In artikel 4, eerste lid, onderdeel a, van de Wet op het consumentenkrediet wordt de zinsnede «artikel 120» vervangen door: artikel 120, eerste lid.
Boek 2 van het Burgerlijk Wetboek wordt als volgt gewijzigd:
In artikel 86d, derde lid, vervalt de zinsnede «als bedoeld in artikel 86c lid 1».
In artikel 334x, eerste lid, wordt de zinsnede «op die beurs» vervangen door: op dat handelsplatform.

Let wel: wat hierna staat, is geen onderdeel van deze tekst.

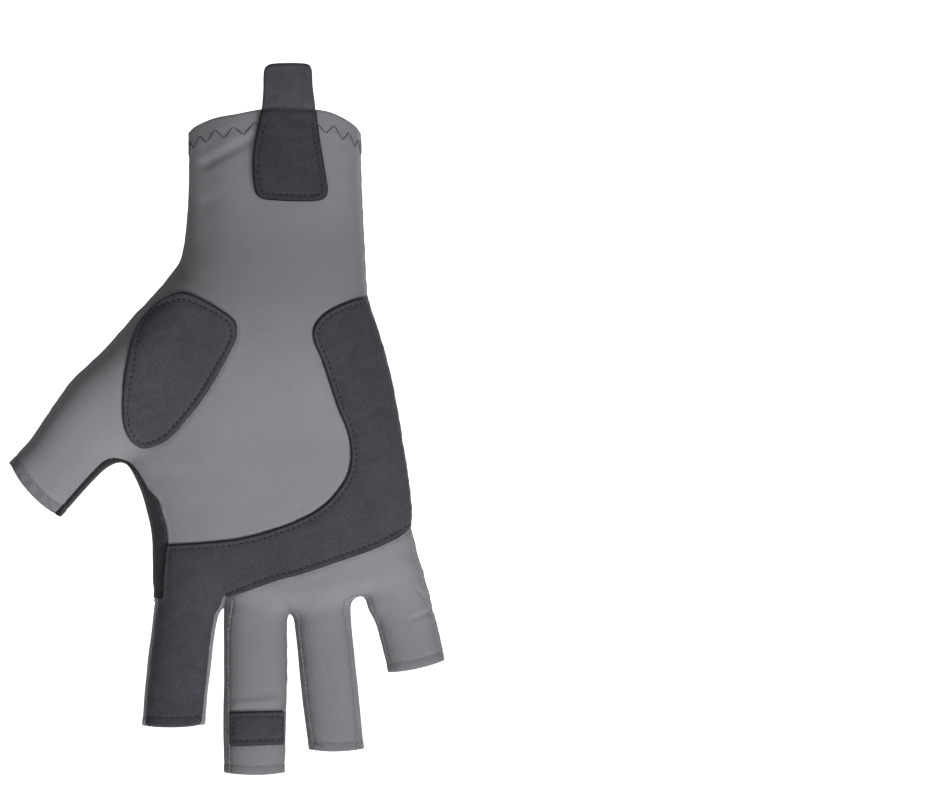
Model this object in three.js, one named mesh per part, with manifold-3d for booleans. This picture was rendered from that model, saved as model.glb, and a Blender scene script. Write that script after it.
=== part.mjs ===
// Fingerless sun glove for fishing, right hand, filled out as a hand fills it.
// Frame: millimetres, +Z up out of the cuff, fingers pointing down, palm facing -Y,
// thumb towards -X. The origin is the middle of the wrist opening.
import * as THREE from "three";
import { mergeVertices } from "three/addons/utils/BufferGeometryUtils.js";
import Module from "manifold-3d";

// ---- driving dimensions -------------------------------------------------
const KNIT = 1.2; // stretch knit wall
const SUEDE = 1.0; // synthetic suede of the patches, the gusset and the tab
const GAP = 0.3; // clearance between pieces that are sewn together
const RIM_SIDE = -1.2; // height of the cuff edge at its two sides
const RIM_RISE_PALM = 8.7; // it stands higher mid palm side
const RIM_RISE_BACK = 5.0; // and a little higher in the middle of the back
const RIM_DEPTH = 21; // half depth of the cuff at its edge
const FLEX = 8.5; // fingertips lean this far towards the palm
const FLEX_FROM = 80; // below this depth under the cuff edge
const FLEX_OVER = 146;
const THUMB_LEAN = 11; // thumb tip leans this far towards the palm side
const THUMB_FROM = 38;
const THUMB_OVER = 54;
const FOURCHETTE = 10.8; // width of the side strips between the fingers
const AROUND_HAND = 32; // facets round each section
const AROUND_FINGER = 20;

// A short table: named columns, one row for each section.
const table = (columns, rows) =>
  rows.map((r) => Object.fromEntries(columns.split(" ").map((c, i) => [c, r[i]])));

// Sections of the hand, level by level. thumbSide and littleSide are the side seams,
// palm and back the depths either side of them, square the fullness of the corners.
const HAND = table("z thumbSide littleSide palm back square", [
  [30.0, -29.2, 29.4, 21.0, 21.0, 2.2],
  [0.0, -29.4, 29.8, 21.0, 21.0, 2.2],
  [-26.0, -30.1, 30.7, 20.5, 20.5, 2.2],
  [-39.0, -31.3, 31.2, 20.0, 20.0, 2.2],
  [-50.0, -33.3, 31.8, 20.0, 19.0, 2.25],
  [-60.0, -35.6, 32.6, 20.0, 18.0, 2.3],
  [-74.0, -38.6, 36.2, 19.2, 17.2, 2.35],
  [-88.0, -43.5, 39.8, 18.2, 16.8, 2.4],
  [-102.0, -49.6, 42.2, 17.4, 16.6, 2.4],
  [-110.0, -53.4, 43.4, 17.0, 16.5, 2.35],
  [-114.4, -53.6, 44.0, 16.9, 16.4, 2.35],
  [-117.8, -50.8, 44.5, 16.7, 16.4, 2.4],
  [-123.0, -47.9, 45.3, 16.4, 16.2, 2.45],
  [-131.0, -45.2, 46.2, 15.9, 16.0, 2.5],
  [-141.0, -43.0, 47.2, 15.2, 15.6, 2.5],
  [-152.0, -42.6, 48.6, 13.8, 14.6, 2.5],
  [-160.6, -42.4, 48.9, 12.6, 13.2, 2.5],
  [-166.2, -40.6, 27.4, 12.0, 12.2, 2.5],
]);

// Fingers and thumb: the two side seams as points (x, z), then the depths.
const COLS = "xa za xb zb palm back";
const FINGERS = {
  index: table(COLS, [
    [-42.4, -150.0, -15.6, -150.0, 11.4, 11.4],
    [-41.8, -165.0, -17.6, -165.0, 11.0, 10.8],
    [-42.3, -171.0, -20.1, -171.0, 10.7, 10.3],
    [-43.6, -184.0, -21.6, -184.0, 10.3, 9.9],
    [-45.2, -199.0, -23.5, -198.5, 9.8, 9.4],
    [-46.2, -208.2, -24.0, -208.0, 9.5, 9.2],
  ]),
  middle: table(COLS, [
    [-17.8, -150.0, 5.6, -150.0, 11.4, 11.4],
    [-17.5, -167.5, 5.2, -167.5, 10.8, 10.7],
    [-17.5, -172.5, 4.3, -172.5, 10.7, 10.5],
    [-17.6, -188.0, 4.2, -188.0, 10.4, 10.1],
    [-17.8, -206.0, 4.0, -206.0, 9.9, 9.6],
    [-17.6, -225.6, 3.8, -225.6, 9.5, 9.2],
  ]),
  ring: table(COLS, [
    [4.8, -150.0, 27.6, -150.0, 11.0, 11.0],
    [5.6, -167.8, 26.9, -168.0, 10.5, 10.3],
    [7.0, -172.5, 27.1, -172.0, 10.4, 10.2],
    [8.6, -187.0, 28.4, -186.0, 10.0, 9.7],
    [10.6, -205.0, 30.2, -204.0, 9.6, 9.3],
    [12.2, -217.6, 31.4, -217.0, 9.2, 9.0],
  ]),
  little: table(COLS, [
    [25.0, -142.0, 48.6, -142.0, 10.6, 10.4],
    [29.6, -158.0, 52.2, -155.0, 10.2, 10.0],
    [33.4, -169.5, 55.2, -165.5, 9.7, 9.5],
    [37.0, -180.0, 57.6, -175.5, 9.3, 9.0],
    [39.9, -190.0, 59.3, -186.0, 8.9, 8.7],
  ]),
  thumb: table(COLS, [
    [-32.8, -46.4, -16.8, -63.7, 11.5, 11.5],
    [-39.6, -55.2, -21.7, -77.7, 14.0, 12.5],
    [-49.0, -65.2, -29.4, -92.4, 16.4, 13.2],
    [-59.6, -77.0, -39.9, -105.7, 16.0, 13.2],
    [-70.7, -88.8, -51.6, -113.6, 14.2, 12.6],
    [-79.1, -99.8, -61.1, -121.1, 12.6, 11.8],
    [-85.6, -109.2, -67.6, -127.8, 11.6, 11.0],
    [-92.2, -117.0, -74.2, -135.6, 10.8, 10.4],
  ]),
};
const FINGER_SQUARE = 2.25;

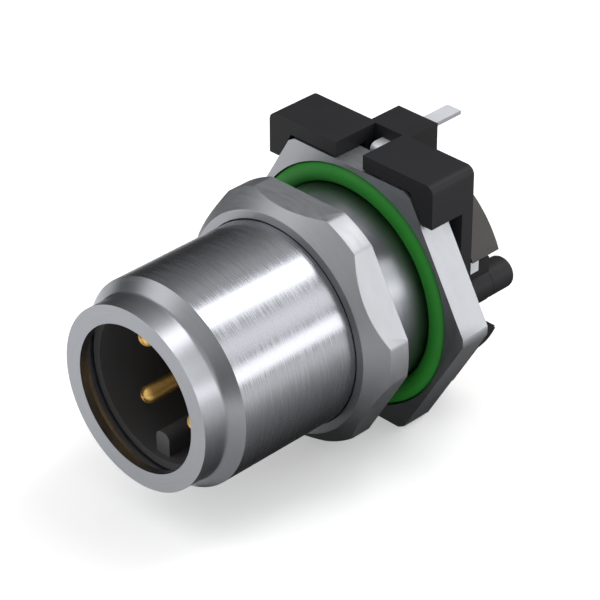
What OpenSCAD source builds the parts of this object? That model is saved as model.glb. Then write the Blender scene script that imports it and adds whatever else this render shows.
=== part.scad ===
// Round panel connector with an M12 thread: a turned shell with pin contacts,
// screwed into a panel by its hexagon nut and soldered to a circuit board behind it.
// Y is the connector's axis and -Y its open mouth; +Z is up. The origin lies on
// the axis in the face of the flange that the panel rests against. Millimetres.

/* [Shell] */
// Diameter of the thread and of the neck in the panel
thread_d = 12; // [11.9:0.05:12]
// Distance from the flange face to the mouth
barrel_len = 15.8; // [15:0.1:17]
// Diameter of the plain nose in front of the thread
nose_d = 10.6; // [10.5:0.05:10.8]
// Length of the plain nose
nose_len = 1.5; // [1:0.1:2]
// Radius of the fillet where the nose meets its chamfer
nose_fillet = 0.4; // [0.1:0.05:0.6]
// Diameter of the mouth inside its lip
mouth_d = 8.5; // [8.4:0.02:8.54]
// Thickness of the inward lip at the mouth
lip_t = 0.5; // [0.4:0.05:0.8]
// Diameter of the bore behind the lip
bore_d = 9.96; // [9.94:0.01:10]
// Diameter of the wider rear bore
rear_bore_d = 10.4; // [10.36:0.01:10.4]
// Distance from the bore's step to the flange face
bore_step = 4.3; // [3.5:0.1:4.6]
// Width of the run-out groove between plug thread and nut thread
relief_w = 0.7; // [0.6:0.05:0.9]
// Diameter of the run-out groove
relief_d = 11; // [10.8:0.1:11.2]

/* [Flange] */
// Width of the flange hexagon across its flats
flange_af = 15.12; // [15:0.02:15.2]
// Diameter that the flange corners are turned to
flange_od = 17.16; // [16.8:0.02:17.3]
// Thickness of the flange
flange_t = 1.97; // [1.8:0.01:2]
// Outer diameter of the seal groove in the flange face
seal_groove_d = 14.5; // [14.4:0.05:14.6]
// Depth of the seal groove
seal_groove_depth = 0.9; // [0.8:0.05:0.95]
// Diameter of the waist behind the flange
waist_d = 11.2; // [11:0.1:11.2]
// Length of the waist
waist_len = 1.4; // [1.36:0.01:1.42]
// Outer diameter of the skirt behind the waist
skirt_d = 13.32; // [13.2:0.02:13.4]
// Distance from the flange face to the board
board_dist = 5.5; // [5.45:0.01:5.6]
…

Artikel 359a, eerste lid, komt te luiden:
1. Deze afdeling is van toepassing op de vennootschap waarvan aandelen zijn toegelaten tot de handel op een gereglementeerde markt als bedoeld in artikel 1:1 van de Wet op het financieel toezicht, tenzij het een beleggingsmaatschappij is als bedoeld in dat artikel waarvan de rechten van deelneming op verzoek van de deelnemers direct of indirect worden ingekocht of terugbetaald ten laste van de activa van de beleggingsmaatschappij.
In artikel 425 wordt de zinsnede «de ontheffing is gegrond» vervangen door «de vrijstelling is gegrond» en wordt de zinsnede «waaraan de ontheffing is verleend» vervangen door: waarop de vrijstelling van toepassing is.
In artikel 576, eerste lid, onderdeel c, van het Wetboek van Strafvordering wordt de zinsnede «bij een kredietinstelling als bedoeld in artikel 1, eerste lid, onderdeel a, onder 1°, van de Wet toezicht kredietwezen 1992 (Stb. 1992, 722)» vervangen door: bij een bank als bedoeld in artikel 1:1 van de Wet op het financieel toezicht .
De artikelen 1, 1a, 1b, 1c, 4, 5, 5a, 6, 6a en 6c van de Tijdelijke regeling invoering Wft worden ingetrokken.
De artikelen van deze wet treden in werking op een bij koninklijk besluit te bepalen tijdstip, dat voor de verschillende artikelen of onderdelen daarvan verschillend kan worden vastgesteld. De onderdelen E en G van artikel II en artikel IV werken terug tot en met 1 januari 2007.
Lasten en bevelen dat deze in het Staatsblad zal worden geplaatst en dat alle ministeries, autoriteiten, colleges en ambtenaren wie zulks aangaat, aan de nauwkeurige uitvoering de hand zullen houden.